Post-Keynesianism is a system of global incoherence. The 1960s broke down the existing rules, but the 1970s saw nothing very definite replace it, as various coherent ideas cancelled each other out.

Thatcher genuinely thought she was restoring old-fashioned values. Ronald Reagan probably knew better. A minor Hollywood star whose second wife was the daughter of a divorced woman and ignored her own father in favour of her stepfather was not likely to be very serious about traditional values. You were popular if you talked about it and did nothing more than talk. There was a massive decline of traditional morality under Reagan and Thatcher. The alternative values of the 1960s are now the norm.

At a social level, religion was negligible and only money mattered. The Running Dogs of the Religious Right got the occasional bone but nothing of substance. Thatcherism was only a stage in the process, a continuation of the 1960s subversion. She gave it a misleading appearance of traditional values. Thatcher herself was undoubtedly one of those misled. With Clinton, Blair etc. the balance has shifted on and much less pretence of traditional values is needed. Instead you have a system which caters to everyone’s bad habits.

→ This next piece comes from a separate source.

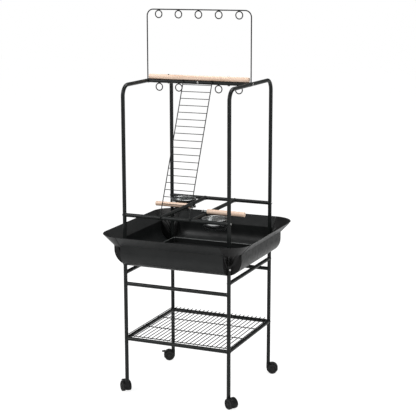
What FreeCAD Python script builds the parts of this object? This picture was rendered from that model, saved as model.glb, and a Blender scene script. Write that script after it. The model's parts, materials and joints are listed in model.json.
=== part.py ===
import FreeCAD, Part

import math
import os

from FreeCAD import Rotation, Vector

# Parrot play stand. Millimetres, +Z up, +X to the right, -Y towards the front.
# The origin is on the floor, in the middle between the four casters.

document = FreeCAD.newDocument("parrot_play_stand")
sheet = document.addObject("Spreadsheet::Sheet", "Sizes")

# Driving dimensions: name, value, meaning.
DIMENSIONS = [
    # tubular frame
    ("leg_spacing", 466, "distance between leg axes, both ways"),
    ("tube_diameter", 16, "outer diameter of every frame tube"),
    ("tube_wall", 1.2, "wall of every frame tube"),
    ("leg_foot_height", 48, "lower end of the leg tubes"),
    ("leg_top_height", 542, "shoulder where the hoops plug on the legs"),
    ("spigot_length", 40, "reduced leg end inside the hoop"),
    ("spigot_clearance", 0.05, "radial play of the spigot in the hoop"),
    ("shelf_bar_height", 238, "axis of the four shelf bars"),
    ("cross_bar_height", 478, "axis of the low front and rear bars"),
    ("side_bar_height", 525, "axis of the two side bars"),
    ("platform_height", 771, "axis of the platform rails and cross bars"),
    ("platform_bar_offset", 70, "platform cross bars, from the middle"),
    ("hoop_height", 1305, "axis of the hoops' top runs and of the perch bar"),
    ("hoop_bend_radius", 45, "bend of the hoops, on the tube axis"),
    # top perch and toy hoop
    ("top_perch_diameter", 20, "wooden top perch"),
    ("top_perch_length", 450, "wooden top perch"),
    ("perch_bolt_offset", 135, "bolts of the top perch, from the middle"),
    ("perch_bolt_diameter", 5, "bolts of the top perch"),
    ("perch_bolt_head_diameter", 10, "domed heads and nuts of those bolts"),
    ("perch_bolt_head_height", 3, "domed heads and nuts of those bolts"),
    ("toy_wire_diameter", 5, "wire of the toy hoop"),
    ("toy_hoop_height", 1604, "top of the toy hoop, the highest point"),
    ("toy_hoop_radius", 27.5, "bend of the toy hoop's corners"),
    ("toy_hoop_seat_depth", 5, "how deep its ends sit in the hoop tubes"),
    ("toy_ring_diameter", 34, "outer diameter of a toy ring"),
    ("toy_ring_wire", 4, "wire of a toy ring"),
    ("toy_ring_pitch", 90, "distance between toy rings"),
    # ladder
    ("ladder_width", 130, "distance between the ladder's side wires"),
    ("ladder_wire", 4, "side wires of the ladder"),
    ("rung_wire", 2.6, "rungs of the ladder"),
    ("rung_pitch", 30, "distance between rungs"),
    ("ladder_play", 0.4, "play of the ladder hooks on both bars"),
    ("ladder_hook_drop", 14, "length of the lower hook in front of the rail"),
    # cups, holders and side perches
    ("cup_offset_side", 147.5, "cup axes, sideways from the middle"),
    ("cup_ring_diameter", 114, "outer diameter of the holder's top ring"),
    ("cup_wire_diameter", 5, "wire of the holder's rings"),
    ("cradle_wire_diameter", 3, "upright wires of the holder"),
    ("cradle_ring_diameter", 84, "outer diameter of the holder's bottom ring"),
    ("cup_depth", 42, "rim to bottom of the cup"),
    ("cup_sheet", 0.8, "sheet of the cup"),
    ("cup_base_diameter", 76, "flat bottom of the cup"),
    ("cup_play", 0.5, "radial play of the cup in its ring"),
    ("side_perch_diameter", 20, "wooden side perches"),
    ("side_perch_length", 166, "wooden side perches"),
    ("side_perch_offset", 94, "side perches, front and rear of the middle"),
    ("clamp_width", 12, "strap of the perch clamp, along the bar"),
    ("clamp_sheet", 1.5, "strap of the perch clamp"),
    ("clamp_bolt_diameter", 5, "bolt of the perch clamp"),
    ("clamp_bolt_drop", 12.5, "bolt axis from the bar's axis"),
    # seed guard and pan
    ("guard_reach", 326, "top edge of the guard, from the middle"),
    ("guard_top_height", 693, "top edge of the guard"),
    ("guard_flare", 40, "width of the flared rim"),
    ("guard_flare_height", 42, "height of the flared rim"),
    ("guard_round_radius", 63, "quarter round of the panels"),
    ("guard_bottom_height", 557, "lower edge of the panels"),
    ("guard_sheet", 1.2, "sheet of the panels"),
    ("guard_lip", 16, "inward lip that carries the pan"),
    ("guard_length", 458, "length of a panel"),
    ("corner_wall", 2, "wall of the moulded corners"),
    ("corner_apex_height", 594, "where the corner's funnel meets the leg"),
    ("corner_clearance", 0.3, "gap between corner, panel and leg"),
    ("corner_foot_height", 561, "lower end of the corner's collar and cheeks"),
    ("corner_bolt_drop", 9, "corner's bolt, below where the funnel ends"),
    ("pan_margin", 4, "pan inside the panels' lower edges"),
    ("pan_wall_height", 24, "debris pan"),
    ("pan_sheet", 1.2, "debris pan"),
    ("pan_corner_radius", 12, "debris pan"),
    ("lift_clearance", 0.3, "what lifts off, above what carries it"),
    # shelf grid
    ("grid_wire_diameter", 3, "long wires of the shelf grid"),
    ("grid_cross_diameter", 4, "cross wires of the shelf grid"),
    ("grid_wire_count", 25, "long wires of the shelf grid"),
    ("grid_overhang", 6, "long wires past the shelf bars' axes"),
    ("grid_cross_offset", 74, "middle cross wires, from the middle"),
    # casters
    ("wheel_diameter", 43, "caster wheel"),
    ("wheel_width", 15, "one wheel of a pair"),
    ("caster_trail", 18, "axle behind the swivel axis"),
    ("housing_web", 8, "middle web of the housing"),
    ("housing_clearance", 1.2, "gap between wheel and hood"),
    ("housing_wall", 2.2, "hood of the housing"),
    ("housing_side_clearance", 0.5, "gap between wheel and web"),
    ("axle_diameter", 6, "caster axle"),
    ("axle_play", 0.05, "radial play of wheel and stem"),
    ("stem_diameter", 8, "caster stem"),
    ("stem_length", 34, "stem inside the leg"),
    ("socket_flange", 2, "flange of the stem socket"),
    ("swivel_gap", 0.4, "gap between housing and socket"),
    ("barrel_diameter", 17, "upright barrel of the housing"),
    ("lever_width", 18, "brake lever"),
    ("lever_thickness", 3, "brake lever"),
    ("lever_length", 8, "brake lever"),
    ("lever_pin_diameter", 3, "pin of the brake lever"),
    ("lever_hub_diameter", 7, "cheeks of the brake lever"),
    ("lever_angle", 40, "place of the lever round the hood"),
    # screws
    ("screw_diameter", 5, "frame screws"),
    ("screw_head_diameter", 9, "frame screws"),
    ("screw_head_height", 2.4, "frame screws"),
    ("plug_length", 10, "threaded plugs in the rail ends"),
]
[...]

New Labour is more in tune with Post-Keynesianism that the Tories ever were – or look likely to be. Voters like leaders who are personally devout, but are not so foolish as to bring God into serious matters.

The Keynesian model was well-run office or factory. Post-Keynesianism is incoherent, a global night-club. It used to be that middle income groups could be sure of a job unless they did something outrageously bad, but no more. The loss is serious. They now get ‘downsized’, with the main benefit going to shareholders.

Under Keynesianism, a job was for life, and so was a marriage. Under Post-Keynesianism, even life is not for life, you are supposed to keep reinventing yourself. Of course you reinvent yourself as almost exactly the same person, but are glad to show that you have been radical and on-message.

As for what comes after Post-Keynesianism – that is very much an open question.